There is, however, considerable discontent among inventors about how the patent system works. Trevor Baylis, who struggled for years to find a backer for his invention of the wind-up radio, complains that there is nowhere inventors can seek impartial advice.
Baylis eventually found a backer for his idea after going public on TV. But if an invention is not patented, going public not only risks giving the idea away, but can make it impossible to patent it in the future. If an inventor discusses an idea with an unscrupulous firm, there is nothing to stop that firm using the idea without paying or crediting the inventor.
It is for this reason that Baylis has for a long time wanted to create an Academy for Invention, where inventors can seek advice in a secure environment. Last year the Institution of Mechanical Engineers offered Baylis space at its Westminster headquarters for the academy. Baylis is trying to raise [pounds]100,000 to get it off the ground. 'I had no help with patenting or preparing a business plan,' he says. 'Without that help, how can a fellow protect himself from predators?' Baylis estimates that the UK has lost [pounds]165bn through inventions made here but exploited abroad.
Sometimes patenting can be counterproductive because of the need for public disclosure. In developing its aluminium chassis for the Lotus Elise, Lotus deliberately decided not to patent certain aspects of it. An engineer explains: 'Patenting the process means putting it in the public domain. Anyone can look up the patent; they can then use the process in a factory behind closed doors, without the possibility of being detected.'
High price for protection
But even with the best advice in the world, an inventor still has to pay renewal fees to keep patents in force from the fifth year onwards. If he or she is seeking to protect the design in several markets, this quickly escalates. Then there is the cost of law suits if a patent is infringed.
Because of concerns such as this, James Dyson is bringing another case. This one is in the European Court of Human Rights and it is against the Patent Office itself.

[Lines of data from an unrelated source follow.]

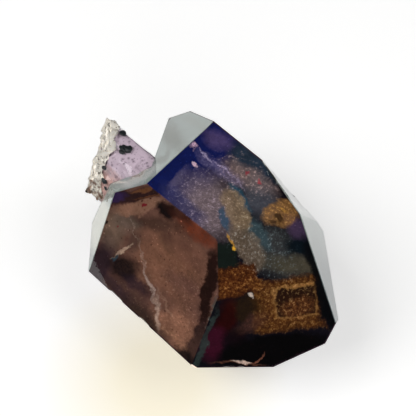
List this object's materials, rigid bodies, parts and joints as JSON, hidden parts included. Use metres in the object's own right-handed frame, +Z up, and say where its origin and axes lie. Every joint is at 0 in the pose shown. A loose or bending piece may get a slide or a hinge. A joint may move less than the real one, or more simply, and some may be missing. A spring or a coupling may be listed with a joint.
{
  "type": "amethyst scepter crystal",
  "caption": "Smoky violet quartz scepter: a wide clear faceted head grown over the end of a slimmer broken stem, resting on a side face.",
  "frame": {"origin": "centre of the bounding box, on the surface it rests on", "axes": "+X along the crystal's length, from the broken stem to the tip; +Z up"},
  "size_m": [0.0638, 0.0402, 0.0366],
  "materials": {
    "smoky_amethyst": "gloss"
  },
  "bodies": {
    "root": {"scepter_crystal": "smoky_amethyst"}
  },
  "joints": []
}
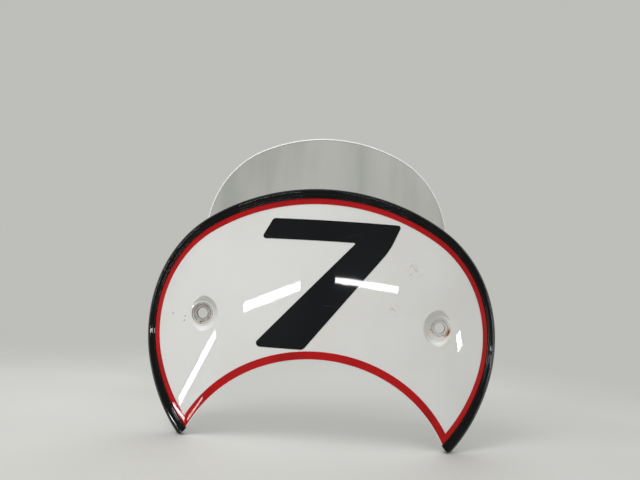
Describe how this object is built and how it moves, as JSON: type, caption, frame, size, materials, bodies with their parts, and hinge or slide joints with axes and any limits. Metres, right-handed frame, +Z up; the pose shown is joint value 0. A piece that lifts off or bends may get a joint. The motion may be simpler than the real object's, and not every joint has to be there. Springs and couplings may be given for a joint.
{
  "type": "headlight fairing mask",
  "caption": "Wrapped number-board mask with a round lamp cut-out, sunk screw seats, a black edge moulding and a clear screen behind its top edge.",
  "frame": {"origin": "midway between the two mounting holes, on the plane of their flat screw seats", "axes": "+X to the right and +Z up the board seen from the front, +Y backwards; the board faces -Y"},
  "size_m": [0.306, 0.0522, 0.255],
  "materials": {
    "white_board": "gloss white moulded plastic",
    "black_trim": "gloss black moulded plastic",
    "red_film": "gloss red film under lacquer",
    "black_film": "gloss black film under lacquer",
    "clear_sheet": "clear acrylic sheet with polished edge",
    "screw_steel": "plain stainless steel",
    "soft_washer": "matt black rubber",
    "insert_brass": "plain brass"
  },
  "bodies": {
    "root": {"mask_panel": "white_board", "edge_trim": "black_trim", "red_border": "red_film", "race_numeral": "black_film", "windscreen": "clear_sheet", "screen_screws": "screw_steel", "screen_washers": "soft_washer", "threaded_inserts": "insert_brass"}
  },
  "joints": []
}
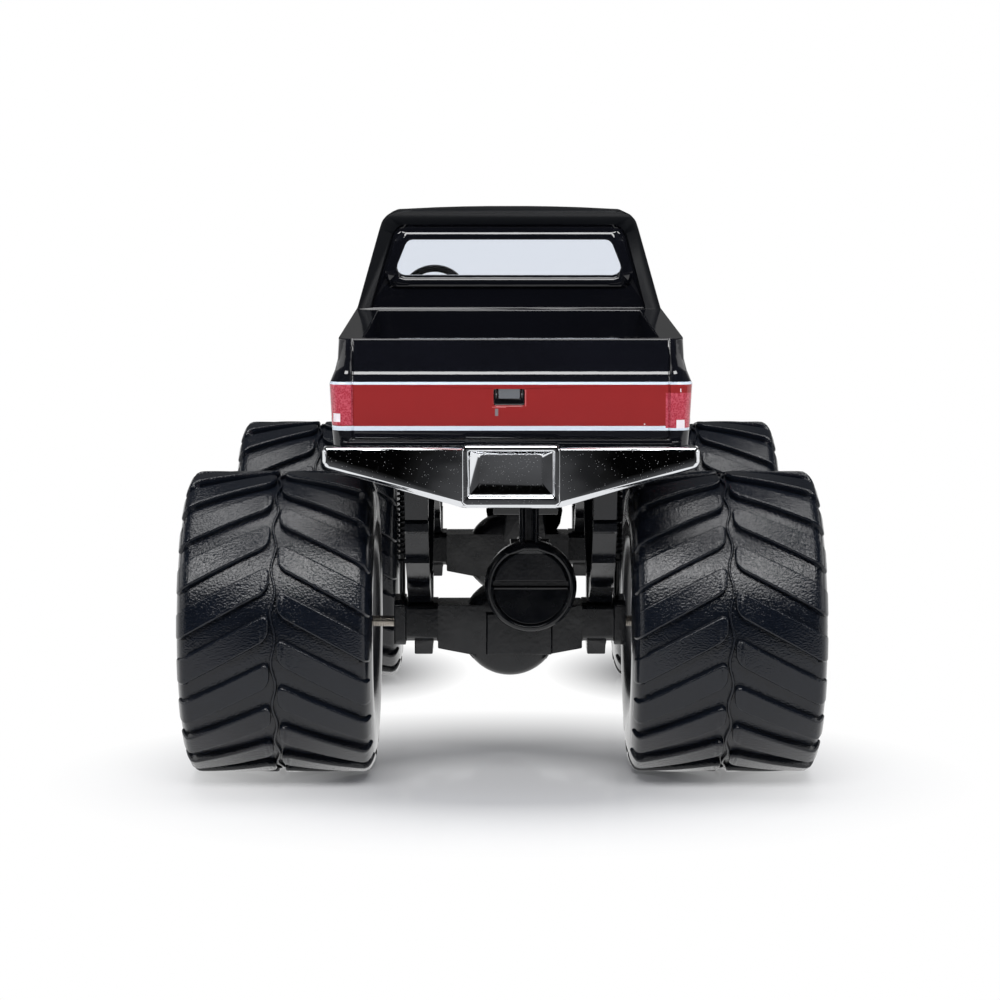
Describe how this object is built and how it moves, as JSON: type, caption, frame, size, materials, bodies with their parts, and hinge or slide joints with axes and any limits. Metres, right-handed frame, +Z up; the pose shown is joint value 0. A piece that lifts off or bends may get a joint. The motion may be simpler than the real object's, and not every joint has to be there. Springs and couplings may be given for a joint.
{
  "type": "toy monster truck",
  "caption": "Die-cast toy monster truck: gloss black pickup body with a cab and an open bed, tall leaf-sprung chassis, and very large lugged tyres on two rolling axles.",
  "frame": {"origin": "on the ground, under the middle of the truck's length, on its centre line", "axes": "+Y points forwards, +X to the right as seen from behind, +Z up"},
  "size_m": [0.0596, 0.0798, 0.0526],
  "materials": {
    "body_paint": "gloss black paint with a red band and a satin roof",
    "window_plastic": "clear moulded plastic",
    "interior_plastic": "matte black plastic",
    "chassis_plastic": "semi-gloss black plastic",
    "chrome": "bright vacuum plating on plastic",
    "lamp_lens": "clear ribbed plastic over silver",
    "steel": "plain steel wire",
    "tyre": "satin black soft plastic"
  },
  "bodies": {
    "truck": {"body_casting": "body_paint", "window_insert": "window_plastic", "interior_tub": "interior_plastic", "steering_wheel": "interior_plastic", "front_grille": "chrome", "headlamp_left": "lamp_lens", "headlamp_right": "lamp_lens", "rear_bumper": "chrome", "front_bumper": "chrome", "chassis_frame": "chassis_plastic", "base_screw_rear": "steel", "base_screw_front": "steel", "transfer_case": "chassis_plastic", "rear_axle_housing": "chassis_plastic", "rear_differential": "chassis_plastic", "rear_drive_shaft": "chassis_plastic", "front_axle_housing": "chassis_plastic", "front_differential": "chassis_plastic", "front_drive_shaft": "chassis_plastic", "leaf_spring_rear_left": "chassis_plastic", "coil_shock_rear_left": "chassis_plastic", "leaf_spring_rear_right": "chassis_plastic", "coil_shock_rear_right": "chassis_plastic", "leaf_spring_front_left": "chassis_plastic", "coil_shock_front_left": "chassis_plastic", "leaf_spring_front_right": "chassis_plastic", "coil_shock_front_right": "chassis_plastic"},
    "rear_wheelset": {"rear_axle_pin": "steel", "tyre_rear_left": "tyre", "rim_rear_left": "chrome", "hub_rear_left": "chrome", "tyre_rear_right": "tyre", "rim_rear_right": "chrome", "hub_rear_right": "chrome"},
    "front_wheelset": {"front_axle_pin": "steel", "tyre_front_left": "tyre", "rim_front_left": "chrome", "hub_front_left": "chrome", "tyre_front_right": "tyre", "rim_front_right": "chrome", "hub_front_right": "chrome"}
  },
  "joints": [
    {"name": "rear_roll", "type": "hinge", "parent": "truck", "child": "rear_wheelset", "pos_m": [0, -0.0221, 0.0142], "axis": [1, 0, 0], "continuous": true},
    {"name": "front_roll", "type": "hinge", "parent": "truck", "child": "front_wheelset", "pos_m": [0, 0.0245, 0.0142], "axis": [1, 0, 0], "continuous": true}
  ]
}
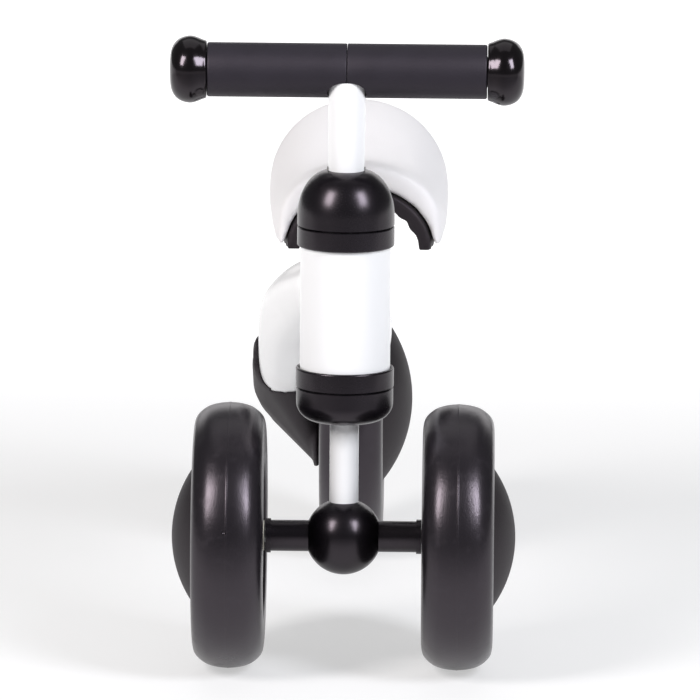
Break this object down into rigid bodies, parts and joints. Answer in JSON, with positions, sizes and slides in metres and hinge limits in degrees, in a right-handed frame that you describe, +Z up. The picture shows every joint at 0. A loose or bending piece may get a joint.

`I'm trying to get patent fees declared illegal under article 10 of the European Convention on Human Rights, which says a person should be able to trade freely in his or her work of art. If you have a great invention and want to patent it in 20 countries, you can easily be paying up to [pounds]1m in renewal fees. When I was, a struggling inventor, I couldn't afford to renew patents and had to let them lapse. It's a very unfair system,' he says.
Good clean fight?
* Dyson The Dual Cyclone dispenses with the inefficient dust bag used by conventional vacuum cleaners, Instead, dusty air is drawn into the outer cyclone which spins out large debris and 90% of fine dust. The air is then pulled through a shroud filter, which ensures that larger, lighter particles, such as pet hair, are retained in the outer cyclone. The air then passes into the inner cyclone, where 'the flow is reversed, accelerated and subjected to forces 100,000 times those of gravity'. This removes particles, says Dyson, as small as 0.1 micron. Two more filtration stages follow before the suction air is returned to the atmosphere.
* Hoover Using fluid engineering specialist BHR to help it come up with its bagless design, the technology was originally designed for the oil and gas industry, Hoover claims, for applications like separating sand from gas. The process has three stages. Air laden with dust is drawn into the first chamber in which 'scraps of litter and most of the dirt are spun out down the sides of the waste container'. The air passes through a screen and into the second stage, an involute vortex chamber, where 'the air-speed increases dramatically to swirl out the dust'. This part of the flow is then pulled down into the third stage, 'a high-efficiency vortex, which spins the air clean'.
Hoover claims the advantage of its design is that it eliminates filters. Dyson says its DCO4 model has double the Hoover's suction power and emits cleaner air. But does Hoover's design infringe Dyson's patent? No doubt a wealth of technical information and expertise will be fielded by both sides to persuade the High Court of the merits of their claims.